╭──

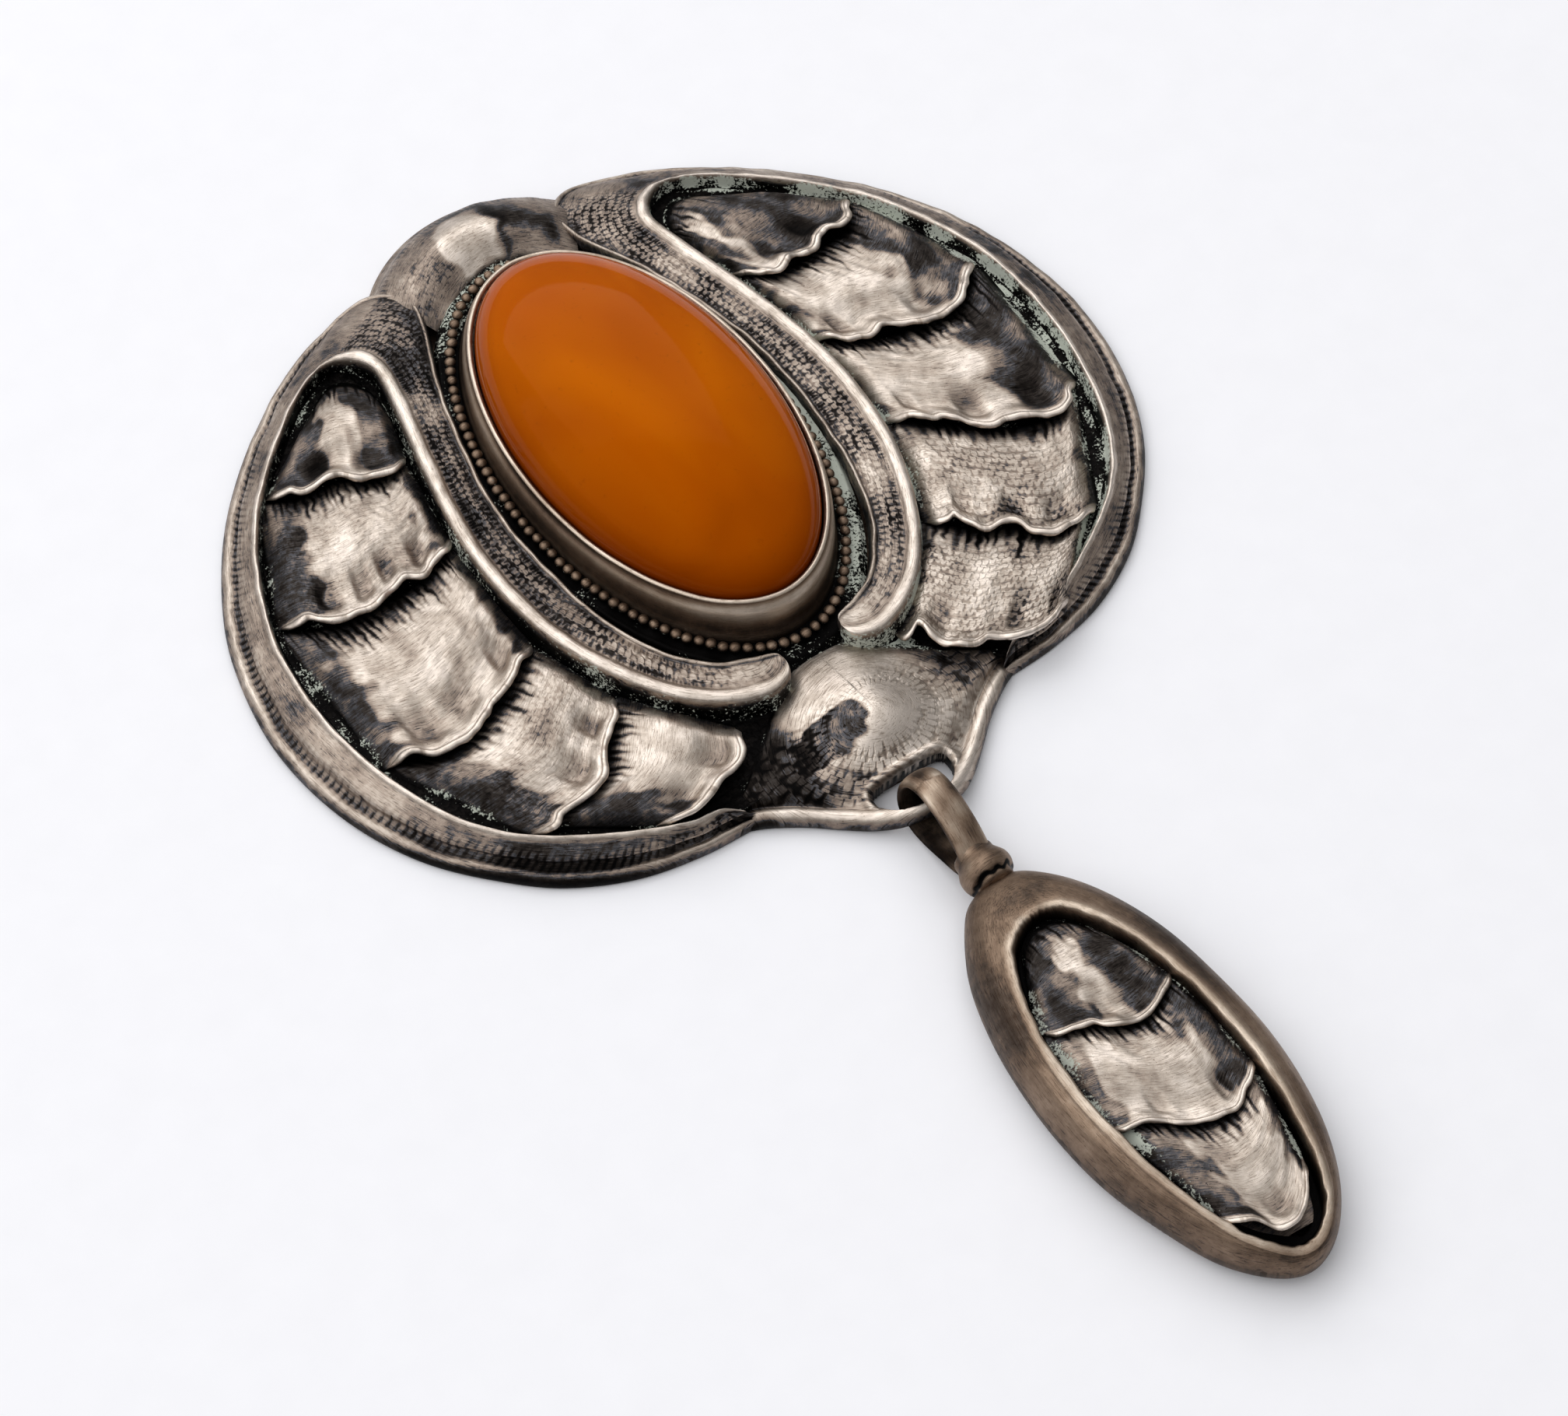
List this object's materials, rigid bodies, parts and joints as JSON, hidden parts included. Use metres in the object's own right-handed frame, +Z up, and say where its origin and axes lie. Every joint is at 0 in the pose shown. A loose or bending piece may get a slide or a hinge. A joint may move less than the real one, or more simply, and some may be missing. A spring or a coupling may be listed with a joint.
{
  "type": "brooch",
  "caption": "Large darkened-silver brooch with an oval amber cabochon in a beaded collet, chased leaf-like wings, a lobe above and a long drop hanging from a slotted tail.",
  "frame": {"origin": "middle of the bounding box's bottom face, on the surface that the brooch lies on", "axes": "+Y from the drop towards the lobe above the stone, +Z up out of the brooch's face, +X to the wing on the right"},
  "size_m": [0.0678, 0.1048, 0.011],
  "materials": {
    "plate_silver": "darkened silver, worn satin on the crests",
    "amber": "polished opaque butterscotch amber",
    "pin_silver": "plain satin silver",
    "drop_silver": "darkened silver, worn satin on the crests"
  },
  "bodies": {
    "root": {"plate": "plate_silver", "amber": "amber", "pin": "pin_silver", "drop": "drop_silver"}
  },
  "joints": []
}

╰──

→ Stated goal
Print the material above once more, exactly.

→ Expected answer
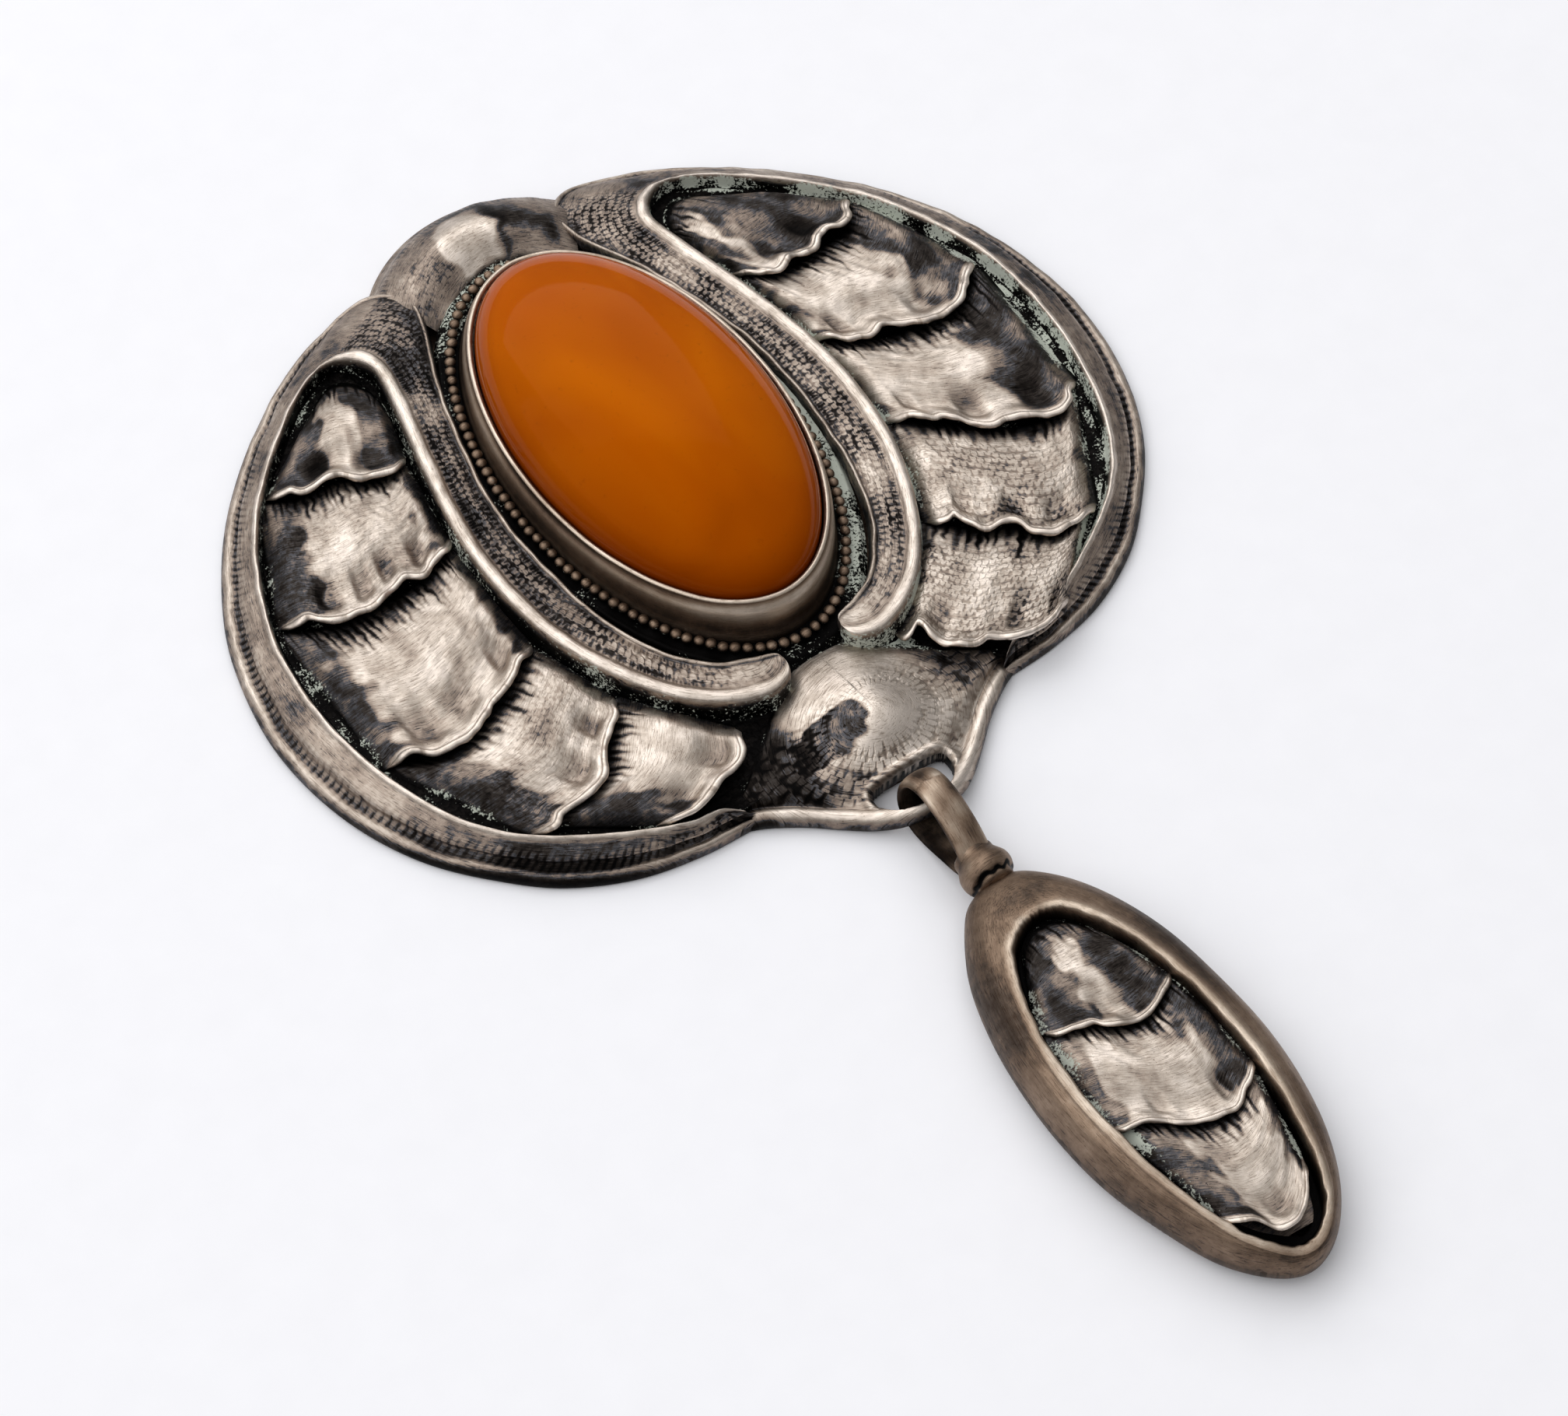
List this object's materials, rigid bodies, parts and joints as JSON, hidden parts included. Use metres in the object's own right-handed frame, +Z up, and say where its origin and axes lie. Every joint is at 0 in the pose shown. A loose or bending piece may get a slide or a hinge. A joint may move less than the real one, or more simply, and some may be missing. A spring or a coupling may be listed with a joint.
{
  "type": "brooch",
  "caption": "Large darkened-silver brooch with an oval amber cabochon in a beaded collet, chased leaf-like wings, a lobe above and a long drop hanging from a slotted tail.",
  "frame": {"origin": "middle of the bounding box's bottom face, on the surface that the brooch lies on", "axes": "+Y from the drop towards the lobe above the stone, +Z up out of the brooch's face, +X to the wing on the right"},
  "size_m": [0.0678, 0.1048, 0.011],
  "materials": {
    "plate_silver": "darkened silver, worn satin on the crests",
    "amber": "polished opaque butterscotch amber",
    "pin_silver": "plain satin silver",
    "drop_silver": "darkened silver, worn satin on the crests"
  },
  "bodies": {
    "root": {"plate": "plate_silver", "amber": "amber", "pin": "pin_silver", "drop": "drop_silver"}
  },
  "joints": []
}